The consequences of non-ratification
Can a country be excluded from membership of the European Union? The answer is no. Does a non-ratification of a treaty by a single member state prevent a treaty from entering into force? The answer is yes. Both answers are as true as they are meaningless. I guess that I must have caused some consternation last week, when I wrote that it was possible to exclude a country from the EU as long as there was a political will. Let me explain today how this can be done, in all its gory detail.
For a start, we are not at this point, nor are we going to be at this point soon. There is a serious political process under way to persuade the Irish to hold a second referendum. The Franco-German decision to link further EU enlargement to ratification of the Lisbon treaty should not be underestimated. It serves as a reminder that simply reverting to the Nice treaty is not the risk-free option that some people had hoped. It was one of the Irish No campaign’s most reassuring lies. Peter Ludlow, head of the European Strategy Forum, the debating group, tells me the standoff is likely to come to a head in the middle of next year, when we have reached the final stages of the accession negotiations with Croatia.
Whether the enlargement threat will impress the Irish eurosceptics is unclear. I doubt it. My impression is that the Irish No voters are mostly concerned with their narrow Irish-related issues – whether they have their own European commissioner, how much they get from the EU budget, whether someone will interfere with their corporate taxes. Croatia is a land far away. So we have to consider the possibility that the Irish may indeed not ratify the treaty.

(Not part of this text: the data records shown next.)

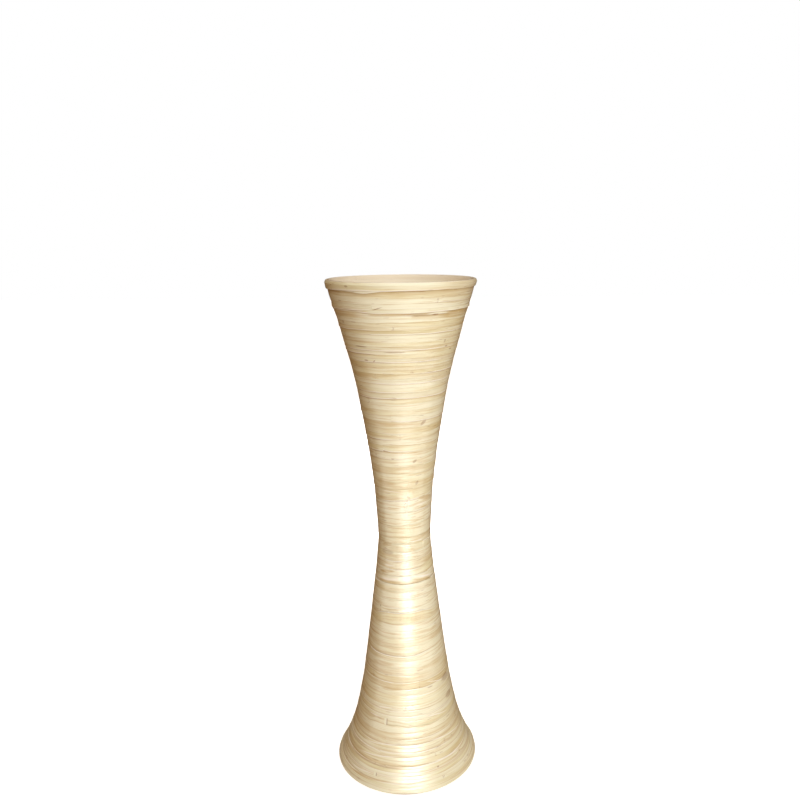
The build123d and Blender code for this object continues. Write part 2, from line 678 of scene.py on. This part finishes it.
@dataclass(frozen=True)
class ProudLedge:
    """A stretch where a ledge was sanded less, in millimetres, with bearing and half span in degrees."""

    height: float
    bearing: float
    half_span: float
    step: float


@dataclass(frozen=True)
class LedgeMark:
    """A proud stretch laid on the winding: middle and half span in turns, step, shift and full share."""

    turn: float
    half: float
    step: float
    shift: float
    full: float = 0.45

    def weight(self, turn: float) -> float:
        """How strongly the stretch acts at a turn, from 0 to 1."""
        return smooth(1.0, self.full, abs(turn - self.turn) / self.half)


@dataclass
class Horn:
    """One flared horn, wound from the waist out on a single widening spiral.

    Its own frame has the waist cut at height 0 and the lip at its height.
    """

    facing: Facing
    height: float
    lip_radius: float
    strips: tuple[Strip, ...]
    end_turn_share: float
    waist_height: float
    proud: tuple[ProudLedge, ...] = ()
    waist_radius: float = 27.0 * MM
    width: float = 16.0 * MM
    glue_gap: float = 0.05 * MM
    butt_gap: float = 0.15 * MM
    lead_in_height: float = 2.0 * MM
    lip_round: float = 2.4 * MM
    collar_height: float = 0.0
    collar_swell: float = 0.0
    collar_lead: float = 0.5
    swell_start: float = 0.12
    swell_end: float = 3.0
    corner: float = 0.14 * MM
    sanded_step: float = 0.05 * MM
    rough_step: float = 0.50 * MM
    rough_from: float = 0.06
    rough_gain: float = 2.8
    roughness: Hand = Hand(1.0, 2.7, 11.0)
    slow_wave: Hand = Hand(0.10, 2.3)
    quick_wave: Hand = Hand(0.05, 8.1, 5.0)
    waver: Hand = Hand(0.35 * MM, 220.0, 7.0)
    belly: float = 0.03 * MM
    face_shares: tuple[float, ...] = (0.0, 0.12, 0.35, 0.65, 1.0)
    steps_a_turn: int = 180
    scarf_length: float = 9.0 * MM
    scarf_height: float = 0.9 * MM
    seed: float = 0.0
    seed_turns: float = 10.0
    last_turn: float = 0.0
    collar_turn: float = 0.0
    knots: list[Knot] = field(default_factory=list)
    marks: list[LedgeMark] = field(default_factory=list)

    def __post_init__(self) -> None:
        """Lay out the winding, and find where its collar and its proud ledges lie."""
        first_inner = self.waist_radius - self.strips[0].stock.value
        gain = self.lip_radius - self.strips[-1].stock.value - first_inner
        turn, inner, ledge = 0.0, first_inner, 0.0
        for strip in self.strips:
            thick = strip.stock.value
            self.knots.append(Knot(turn, inner, ledge, thick))
            end_inner = first_inner + gain * strip.radius_share
            turn += (end_inner - inner) / (thick + self.glue_gap)
            inner, ledge = end_inner, self.height * strip.height_share
        self.knots.append(Knot(turn, inner, ledge, thick))
        self.last_turn = turn
        if self.collar_swell:
            self.collar_turn = self.turn_at(self.collar_height, 0.0) - self.collar_lead
        for proud in self.proud:
            middle = self.turn_at(proud.height * MM, proud.bearing)
            wanted = self.facing.value * (proud.height * MM - self.waist_height)
            shift = wanted - self.at(middle)[1]
            self.marks.append(LedgeMark(middle, proud.half_span / DEGREES_A_TURN, proud.step * MM, shift))

    def stretch(self, turn: float) -> tuple[Knot, Knot]:
        """The knots at the start and at the end of the strip that a turn falls in."""
        number = sum(turn >= knot.turn for knot in self.knots[1:-1])
        return self.knots[number], self.knots[number + 1]

    def at(self, turn: float) -> Point:
        """The plain winding at a turn.

        Args:
            turn: turns from the waist, which may lie a little past either end.

        Returns:
            The strip's inner radius and the height of its ledge, in the horn's own frame.
        """
        start, end = self.stretch(turn)
        share = (turn - start.turn) / (end.turn - start.turn)
        inner = start.inner + (end.inner - start.inner) * share + self.swell(turn)
        return inner, start.ledge + (end.ledge - start.ledge) * share

    def swell(self, turn: float) -> float:
        """How far the turns from the collar to the lip were let out, in metres."""
        begun = smooth(self.collar_turn - self.swell_start, self.collar_turn, turn)
        return self.collar_swell * begun * smooth(self.last_turn, self.last_turn - self.swell_end, turn)

    def thickness(self, turn: float) -> float:
        """The strip's thickness at a turn, in metres."""
        return self.stretch(turn)[0].thickness

    def rise(self, turn: float) -> float:
        """How far one more turn climbs, in metres."""
        start, end = self.stretch(turn)
        return (end.ledge - start.ledge) / (end.turn - start.turn)

    def angle(self, turn: float) -> float:
        """The angle from +X of a turn, in the vase's frame, in radians."""
        return self.facing.value * math.tau * (turn - self.last_turn + self.end_turn_share)

    def turn_at(self, height: float, bearing: float) -> float:
        """The turn whose ledge passes nearest a point on the outside.

        Args:
            height: height above the floor.
            bearing: degrees from the front, positive to the right.

        Returns:
            Turns from the waist.
        """
        from_x = (bearing + FRONT_DEGREES) / DEGREES_A_TURN
        phase = self.facing.value * from_x - self.end_turn_share + self.last_turn
        wanted = self.facing.value * (height - self.waist_height)
        turns = [phase % 1 + whole for whole in range(int(self.last_turn))]
        return min(turns, key=lambda turn: abs(self.at(turn)[1] - wanted))

    def ledge(self, turn: float) -> float:
        """The ledge's height with the hand's unevenness.

        Args:
            turn: turns from the waist.

        Returns:
            The height in the horn's own frame.
        """
        inner, ledge = self.at(turn)
        wave = self.slow_wave.at(turn, self.seed) + self.quick_wave.at(turn, self.seed)
        waver = self.waver.at(turn * inner, self.seed)
        weights = [mark.weight(turn) for mark in self.marks]
        shift = sum(weight * mark.shift for weight, mark in zip(weights, self.marks))
        return ledge + wave * self.rise(turn) + waver + shift / max(sum(weights), 1.0)

    def step(self, turn: float) -> float:
        """How far the ledge still stands out after sanding.

        Args:
            turn: turns from the waist.

        Returns:
            Metres, at most the strip's thickness.
        """
        rough = max(self.roughness.at(turn, self.seed) - self.rough_from, 0.0)
        step = self.sanded_step + (self.rough_step - self.sanded_step) * min(self.rough_gain * rough, 1.0)
        for mark in self.marks:
            step += (mark.step - step) * mark.weight(turn)
        return min(step, self.thickness(turn))

    def lip_drop(self, inward: float) -> float:
        """How far the rounded lip lies below its plane, at a distance in from the outside."""
        across = self.lip_round - min(max(inward, 0.0), self.lip_round)
        return self.lip_round - math.sqrt(self.lip_round**2 - across**2)

    def section(self, turn: float, run: float, end: float, scarf: float) -> Section:
        """One cross-section of the strip, cut by the waist plane and the rounded lip.

        Args:
            turn: turns from the waist.
            run: metres along the whole winding.
            end: metres to the strip's lifted start, or its width where it has none.
            scarf: how much of the slanting end cut is left here, from 0 to 1.

        Returns:
            The section, in the vase's frame.
        """
        inner, plain_ledge = self.at(turn)
        thick = self.thickness(turn)
        outer = inner + thick
        ledge = self.ledge(turn) + self.scarf_height * scarf
        low = max(ledge, 0.0)
        reach = plain_ledge + self.width
        last = min(turn + math.floor(self.last_turn - turn), self.last_turn)
        lip_outer = self.at(last)[0] + self.thickness(last)
        top_out = min(reach, self.height - self.lip_drop(lip_outer - outer))
        top_mid = min(reach, self.height - self.lip_drop(lip_outer - outer + thick / 2))
        top_in = min(reach, self.height - self.lip_drop(lip_outer - inner))
        covered = turn + 1 <= self.last_turn
        next_ledge = self.ledge(turn + 1) if covered else top_out
        tight = min(self.corner, (top_out - low) / 5)
        cover = min(max(next_ledge, low + 2 * tight), top_out - 2 * tight)
        step = self.step(turn) if ledge > 0 else thick
        small = min(tight, step / 2)

        def face(share: float) -> Point:
            """A point up the sanded face, with a slight belly.

            Args:
                share: how far up, from 0 to 1.

            Returns:
                Its radius and height.
            """
            belly = self.belly * 4 * share * (1 - share)
            radius = inner + step + (thick - step) * share + belly * (1 - step / thick)
            return radius, low + small + (cover - low - small) * share

        points = [(inner, low + small), (inner + small, low), (inner + step - small, low)]
        points += [face(share) for share in self.face_shares]
        points += [(outer, top_out - small), (outer - small, top_out), (inner + thick / 2, top_mid)]
        points += [(inner + small, top_in), (inner, top_in - small), (inner, (top_in + low) / 2)]
        laps = tuple((up - ledge, next_ledge - up if covered else self.width) for _, up in points)
        placed = tuple((radius, self.waist_height + self.facing.value * up) for radius, up in points)
        steps = (step, self.step(turn + 1) if covered else 0.0)
        inward = (0, len(points) - 3, len(points) - 2, len(points) - 1)
        row = turn + self.seed * self.seed_turns
        return Section(self.angle(turn), placed, laps, run, row, end, steps, inward)

    def wind(self, number: int) -> list[Section]:
        """The sections of one strip, from its start to its butt joint.

        Args:
            number: the strip's place from the waist.

        Returns:
            The sections in order.
        """
        start, finish = self.knots[number].turn, self.knots[number + 1].turn
        if number == 0:
            start -= (self.width - self.lead_in_height) / self.rise(0.0)
        finish -= self.butt_gap / (math.tau * self.knots[number + 1].inner)
        count = round((finish - start) * self.steps_a_turn)
        turns = [start + (finish - start) * column / count for column in range(count + 1)]
        fine = [share / (4 * self.steps_a_turn) for share in (1, 2)]
        turns = sorted(turns + [start + share for share in fine] + [finish - share for share in fine])
        lifted = self.strips[number].lifted_start
        sections = []
        for turn in turns:
            walked = self.developed(start, turn)
            end = walked if lifted else self.width
            scarf = smooth(self.scarf_length, 0.0, walked) if number and not lifted else 0.0
            sections.append(self.section(turn, self.developed(0.0, turn), end, scarf))
        return sections

    def developed(self, start: float, finish: float) -> float:
        """Length of strip between two turns, in metres."""
        return math.pi * (self.at(start)[0] + self.at(finish)[0] + self.thickness(start)) * (finish - start)

    def build(self, finish: Material) -> None:
        """Model every strip and hand it in.

        Args:
            finish: the horn's material.
        """
        for number, strip in enumerate(self.strips):
            shape = Piece.band(self.wind(number))
            Piece.hand_in(shape, strip.node, f"{strip.node}_wound", Slot.STRIP, finish)


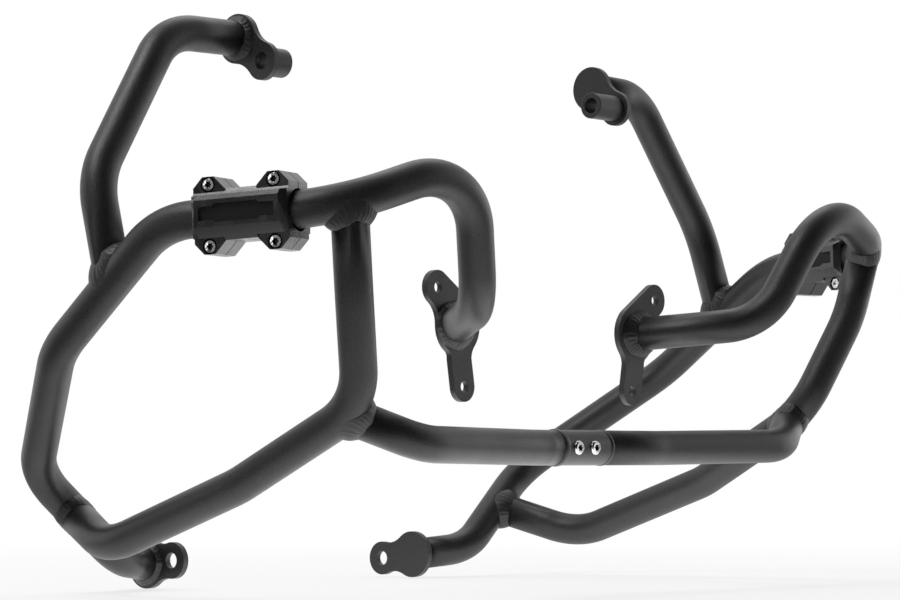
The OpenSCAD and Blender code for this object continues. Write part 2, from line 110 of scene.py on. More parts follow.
SLIDER_RECESS = ((-30, -4.2), (-19, -4.2), (-16.5, -6.1), (16.5, -6.1), (19, -4.2), (30, -4.2),
                 (30, 5.4), (19, 5.4), (16.5, 7.2), (-16.5, 7.2), (-19, 5.4), (-30, 5.4))
SLIDER_FACE = 22
SLIDER_RECESS_DEPTH = 1.9
SLIDER_RECESS_DRAFT = (0.965, 0.86, 1)
SLIDER_BORE = 15
SLIDER_BORE_START = 1.5
SLIDER_BORE_STEPS = 24
SLIDER_LUG_TOP = 14
SLIDER_COUNTERBORE = 5.6
COUNTERBORE_RING = 32
CORNERS = ((-1, -1), (-1, 1), (1, -1), (1, 1))
SLIDER_AT = 68
SLIDER_SCREW = (26, 21.5)
SLIDER_SEAT = 9
SLIDER_BACK_DEPTH = 0.9

# Screws: the head's radius, its flat top's radius and its height, the socket's radius and depth, and
# the shank's radius and its length from the head's top. Then the socket's lobes with their size as a
# share of its radius, how far the socket's rim lies below the head's top, the share of the head's
# height that is rounded, and the points round a screw
COUPLING_SCREW = (5.25, 4.1, 3.3, 2.3, 2, 3, 19)
SLIDER_CAP_SCREW = (4.8, 4.2, 5, 2.2, 3, 2.5, 24.5)
SOCKET_LOBES = 6
SOCKET_LOBE_SIZE = 0.17
SOCKET_DIP = 0.3
HEAD_ROUND = 0.35
SCREW_RING = 48

# Rounds of the small edges in metres, and the angle in degrees from which an edge is sharp
SHARP_EDGE = 38
BLOCK_EDGE = 0.0004
LINER_EDGE = 0.0003
SCREW_EDGE = 0.00025
NUT_EDGE = 0.0002

# How far from a joint its rays start, back along the branch tube, how far they may miss it, and the
# steps that bring a missing ray's point to the nearest place
REACH = 45 * MM
MISS = 1.5 * MM
MISS_STEPS = 12
# Points closer than this are one
SAME_POINT = 1e-7
# Points round a tube, and degrees between two rings in its bends
RING = 64
BEND_STEP = 3

# Weld beads: the phase of each one's wander, its leg as a share of the panel's size, and the node that
# it stands for, where the front plate's bead stands for all three at the plates
BEADS = {"lower_front": (0.4, 1, "lower_front_weld"), "lower_rear": (1.7, 1, "lower_rear_weld"),
         "cross_tube": (2.9, 1, "cross_tube_weld"), "rear_arm": (4.1, 1, "rear_arm_weld"),
         "front_plate": (5.3, 0.85, "plate_welds"), "foot": (0.9, 0.72, None),
         "arm_plate": (3.5, 0.68, None)}
# Points round a bead's section, stations of a ripple and of a first rough line, passes that
# soften the line, and how far the bead's edges lie below the surfaces
BEAD_SECTION = 16
STEPS_PER_RIPPLE = 6
ROUGH_STATIONS = 48
SOFT_PASSES = 60
TOE_DEPTH = 0.12 * MM
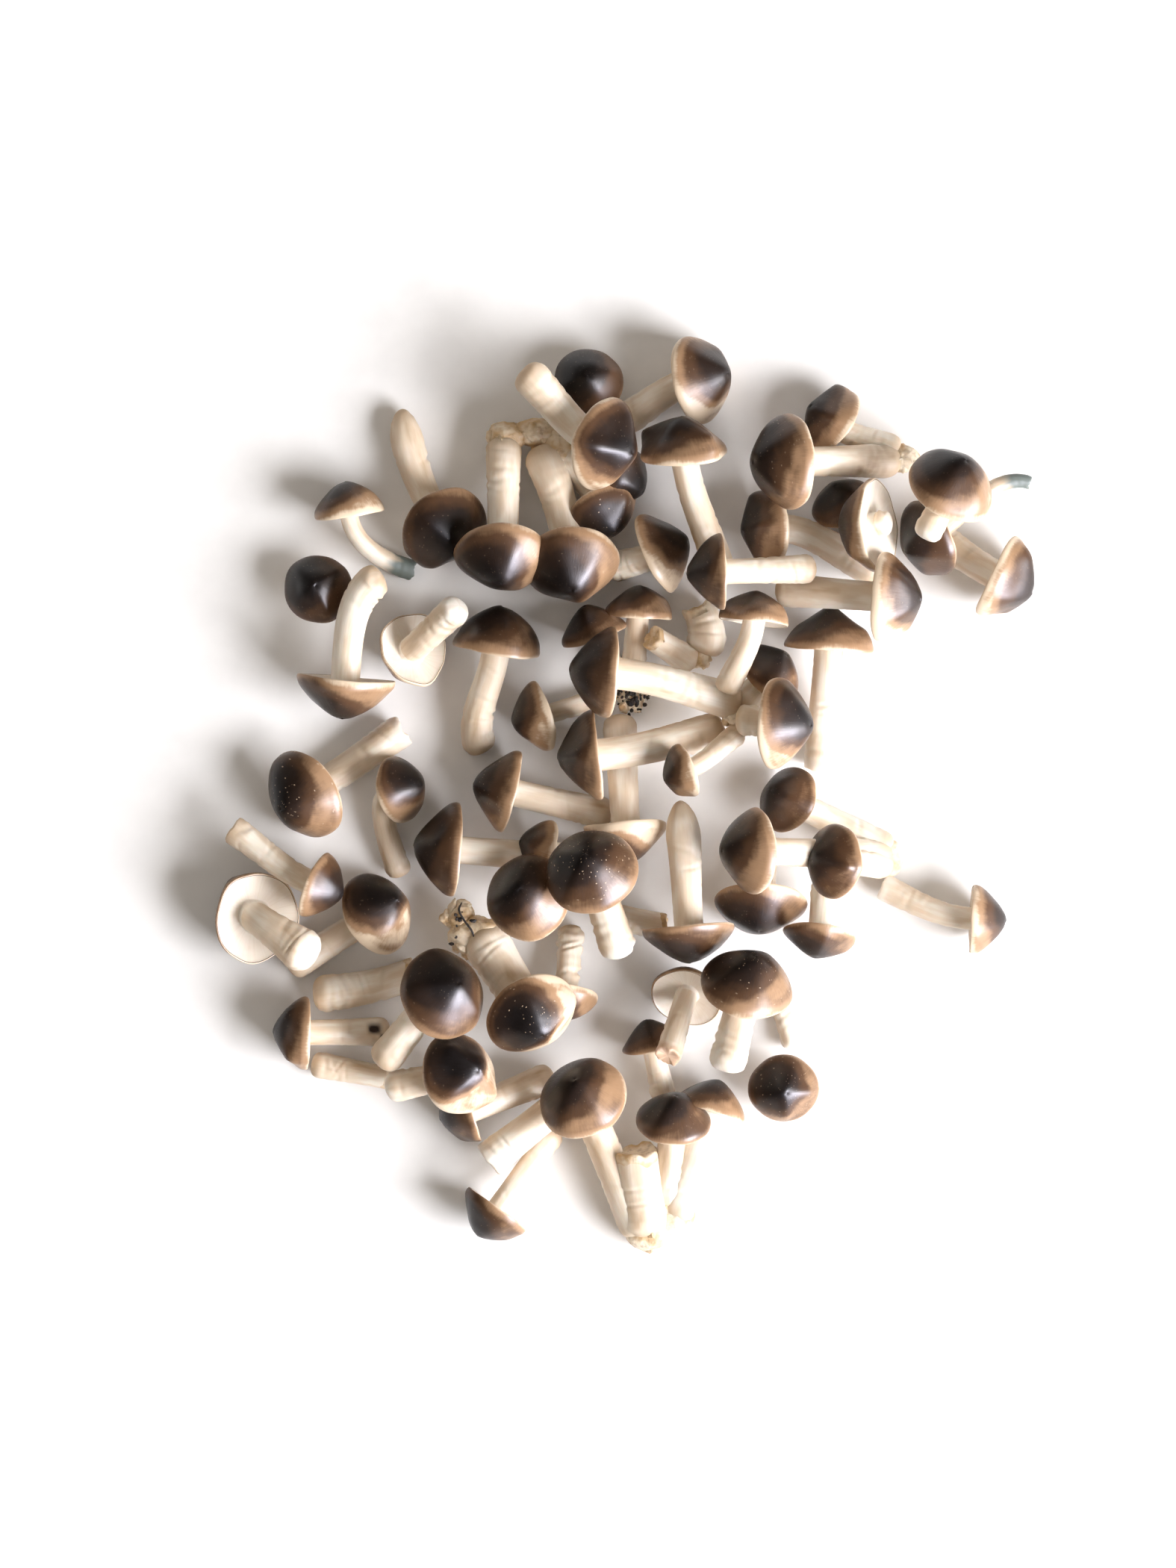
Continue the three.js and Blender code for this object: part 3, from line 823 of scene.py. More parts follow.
    def rot(self, outline: Outline, left: Array, over: Array) -> Array:
        """Two holes rotted into the top of the stem near the foot.

        Formula: each hole is a flat-topped bell curve along and round the stem, with its middle near where
        the stem faces up.

        Args:
            outline: The mushroom's rings.
            left: A direction across each ring.
            over: The direction across each ring square to it.

        Returns:
            The rot, from 0 to 1, rings by sides.
        """
        if not self.trait.rot_hole:
            return np.zeros_like(outline.swell)
        along = run(strides(outline.middles))[:, None] / MM
        top = np.arctan2(over[:, 2], left[:, 2])[:, None]
        stain = np.zeros_like(outline.swell)
        for place, aside, long, wide in ROT_SPOTS:
            around = np.angle(np.exp(1j * (self.turn - top - aside)))
            stain += np.exp(-np.abs((along - place) / long) ** 3 - np.abs(around / wide) ** 3)
        return np.clip(ROT_FILL * stain, 0, 1)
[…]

What then? This is the EU without a script. Simply to continue with Nice is out of the question. The negotiation of yet another treaty is not going to happen either. EU leaders have spent the best part of the past decade negotiating treaties. There is treaty fatigue everywhere. And in any case, who would want to do this when any new treaty would have to go through the same ratification circus?
My own hunch is that they will try to find a way to enforce the Lisbon treaty without the non-ratifiers. As a first step, they will try to offer the No-sayers a quit-and-rejoin deal. It would be the least divisive option of all, but unfortunately, it may also be one of the least realistic. It would obviously require their consent, which is far from assured. In Ireland’s case it may require a referendum to get out and another one to get back in.
If this is not possible, there are several other options involving varying degrees of involuntary separation. For example, everybody would formally remain inside the EU on the basis of the Nice treaty, but the ratifiers would organise their areas of co-operation outside the EU and its institutions – on foreign policy, immigration, economic governance, maybe even on energy and the environment. They could do so using the provisions of Lisbon treaty or any other rules they choose among themselves.
Going outside the EU would serve the purpose of preventing otherwise inevitable vetoes or blocking minorities from those left behind. The “enhanced co-operation” procedures embedded in current EU law are not sufficient to achieve any meaningful political co-operation among a subset of member states. They have not been used once and that is one of the main reasons the Lisbon treaty became necessary.
Going outside the treaty is a messy option, no doubt. It would end up deeply intergovernmental. It might lack a proper institutional set-up and it would lack transparent and democratic decision-making processes. Over time, it is possible that these various inter-governmental integration groups could shift back under the umbrella of the EU, but probably not as long as the Nice treaty was in force. Or they could take on their own life outside the EU. The EU would continue to wield its current responsibilities over the internal market, competition policy and a few other areas, but with insufficient funds to pursue any new strategic objectives. It would shrivel. EU leaders would send junior staff to represent them at summits.
There is, of course, the ultimate threat; not a trial separation, but permanent divorce. The Lisbon ratifiers formally leave the EU, and re-group under a new rival organisation. In reality, this is not so much an option, but the thing you do when you have run out of options, the strategic choice of last resort. Like a nuclear bomb, it is a useful device to be used in an emergency, not something you plan for. In any case, we are still a long way away.
I suspect there are several more options that lurk in the European policy drawers. What they all have in common is that they would drive the non-ratifiers out of the mainstream of European integration. Whether they formally leave the EU or whether the EU leaves them is immaterial.